Evacuation Day - Parade of First Division, New York State Militia. Alfred R. Waud for Harper's Weekly. Collection at Fraunces Tavern Museum

There is a lot of human drama in the story of the occupation and its sudden end. I paint a picture of the Loyalists yelling and crying in anguish in front of City Hall on Wall Street, as the news is read from the balcony that the King has given up the war and will evacuate his troops and recognize American independence. People tore the epaulets from their Loyalist militia uniforms and stamped them underfoot. There were suicides. These people were New Yorkers, too. New York Province was their country. They did not want to flee their own country, but they knew they would face reprisals from the returning rebels.

Tell us a little bit about the tour.

The point of this tour is tell the story attached to every site we visit. Visitors enjoy seeing the flagstone outline of the British barracks in City Hall Park. I show them the outline and explain that this was the site of a building twenty feet wide and 300 feet long. These days, you must be sure that Alexander Hamilton gets mentioned. He returned to his adopted hometown even before the British left and started his law practice. He would have watched, from his house at 57 Wall Street, General Washington, riding up Wall Street, leading his troops, on Evacuation Day.

Washington’s Triumphal Entry into New York, Nov. 25, 1783 by Christian Inger (after F.O.C. Darley), 1860, Lithograph, 1982.01.001, Collection of Fraunces Tavern Museum

 What is your favorite stop on the tour?

My favorite stop on the tour is the sculpture of George Washington at Federal Hall National Memorial.

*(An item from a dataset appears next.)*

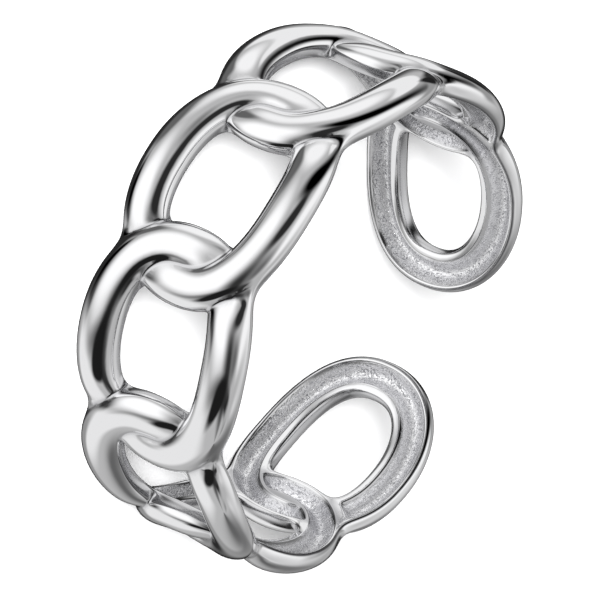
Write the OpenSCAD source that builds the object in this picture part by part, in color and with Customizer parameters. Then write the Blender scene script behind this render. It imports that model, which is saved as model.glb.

Everyone assumes that sculpture portrays Washington at his inauguration as president on that site in 1789, but it was put up in 1883 for the centennial of Evacuation Day. I explain how the artist suggests [Washington] on both Evacuation Day and at his inauguration.

What is the connection between Fraunces Tavern and Evacuation Day?

The Evacuation Day tour ends at Fraunces Tavern. During the Evacuation year, you would have seen, on one day per week, a line of escaped slaves applying for certificates good for passage on the British evacuation ships to Halifax. On another day of the week, you would see a line of slave owners applying for the return of their escaped slaves. And on Evacuation Day itself, you would see George Washington being hosted there for dinner by New York State Governor George Clinton, followed a few days later by Washington’s famous farewell toast in the Long Room

How has the relationship between the British and the United States evolved since the Evacuation?

I see Evacuation Day not as a victory over the British, but as the day the process of reconciliation began between the US and Britain. I think Evacuation Day marks the beginning of one of the greatest alliances the world has ever known.  

Why do you like the Revolutionary Period in American History?

Because there is so much of it here in New York City!  Most Americans do not know that New York City was what the Revolutionary War was all about. Most of the war revolved around the British taking and holding this city and vicinity, and General Washington spending the whole rest of the war trying to get it back. New York City was the British headquarters for all army and navy operations in North America and the adjacent seas, and when they evacuated the city, the war was over.